City in search of a playwright
The first play that Makhija wrote was ‘If Wishes Were Horses’ and was quite ready for lack of enthusiasm when she read it at the National Centre for the Performing Arts (NCPA), Mumbai. But what happened was quite contrary as two directors expressed interest in it, and even eminent theatre director, Pearl Padamsee, discussed it avidly with her saying that class discrimination was at the heart of the play. Makhija recalls, “It was finally directed by Anahita Uberoi in a rather unique way. I was not in favour of Hinglish, which was creeping into the theatre scene at the time, and had suggested the play be performed bilingually. Anahita respected this and presented it in English with a generous dose of Hindi and Marathi.”
The play was hailed as the first bilingual play in India. Jiten Merchant’s review in a leading newspaper said: “In If Wishes Were Horses, much is touched upon – the rights of women, dreams of the underprivileged and the difficulty in reconciling idealism with practicality.
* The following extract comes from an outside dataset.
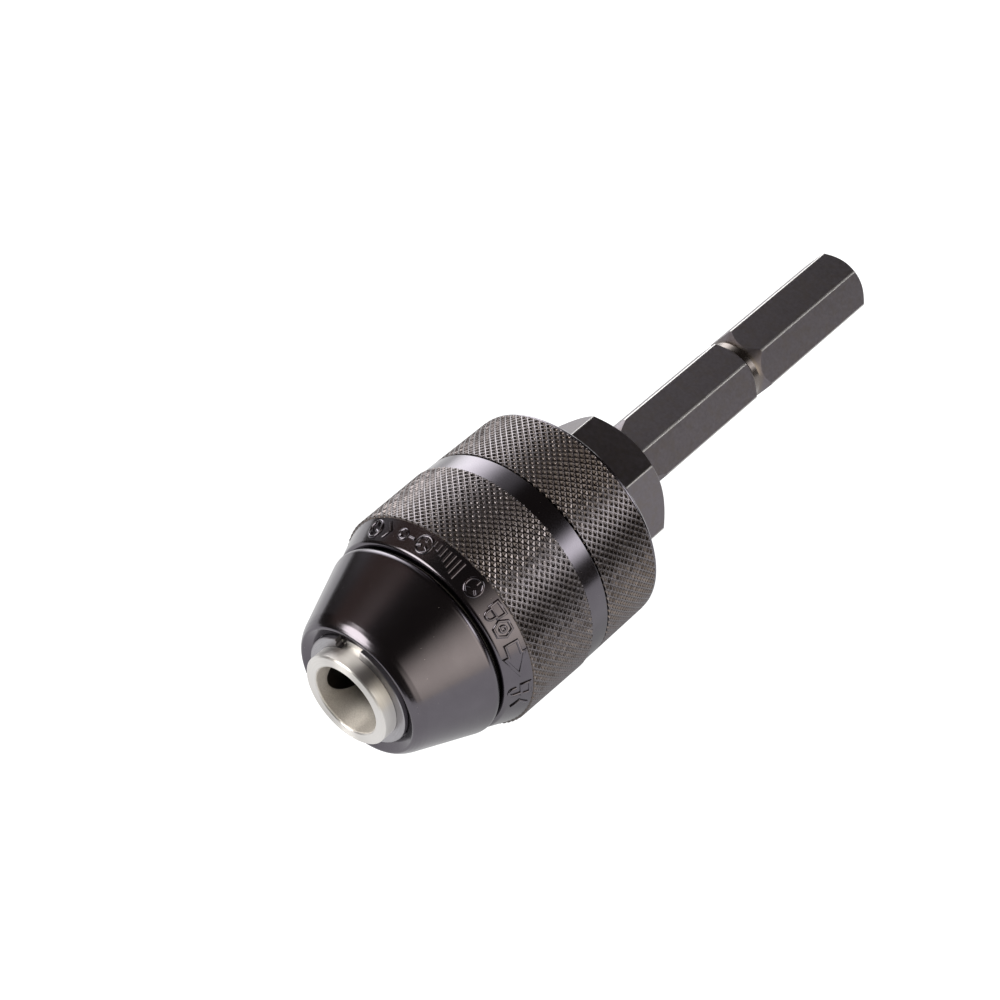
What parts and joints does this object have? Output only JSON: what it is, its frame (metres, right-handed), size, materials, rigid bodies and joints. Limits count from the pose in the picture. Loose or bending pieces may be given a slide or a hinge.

Anju Makhija’s symmetrically constructed script strikes a chord or three... It varies from extreme naturalism to surreal fantasy with patches of slightly stagy dialogue and moments of high, almost farcical comedy.”
The playwright evolved her own medium and she was to chisel it further from play to play, tackling several issues along the way. Uma Narain, a well-known scholar of theatre and founder of The School of Liberal Arts, Mumbai, calls the plays a ‘lifetime’s work’.
“The volume is called Mumbai Traps and its most striking feature is the omnipresence of the omniscient city; Mumbai materialises into different forms and shapes. At times, it is the other way around and Mumbai becomes the all-powerful behrupiya in search of a playwright, demanding to be cast in myriad shades of characters and situations. Either way, the city is a palpable presence in all the work as a character, a trap, an elusive ambition or simply a backdrop contextualising and influencing the narrative, but never inert or docile”.
An inspirational journey
It is indeed an inspirational journey, remarkable by the sheer sincerity of its search not just for words but also the people behind the words, people of different folds, wearing different clothes and speaking different languages. Makhija’s plays have been staged in India and abroad. Her other awards include: the Charles Wallace Trust Scholarship and the BBC World Poetry Prize. She was on the English Advisory Board of the Sahitya Akademi for five years and is the co-founder of the Auroville Poetry Festival.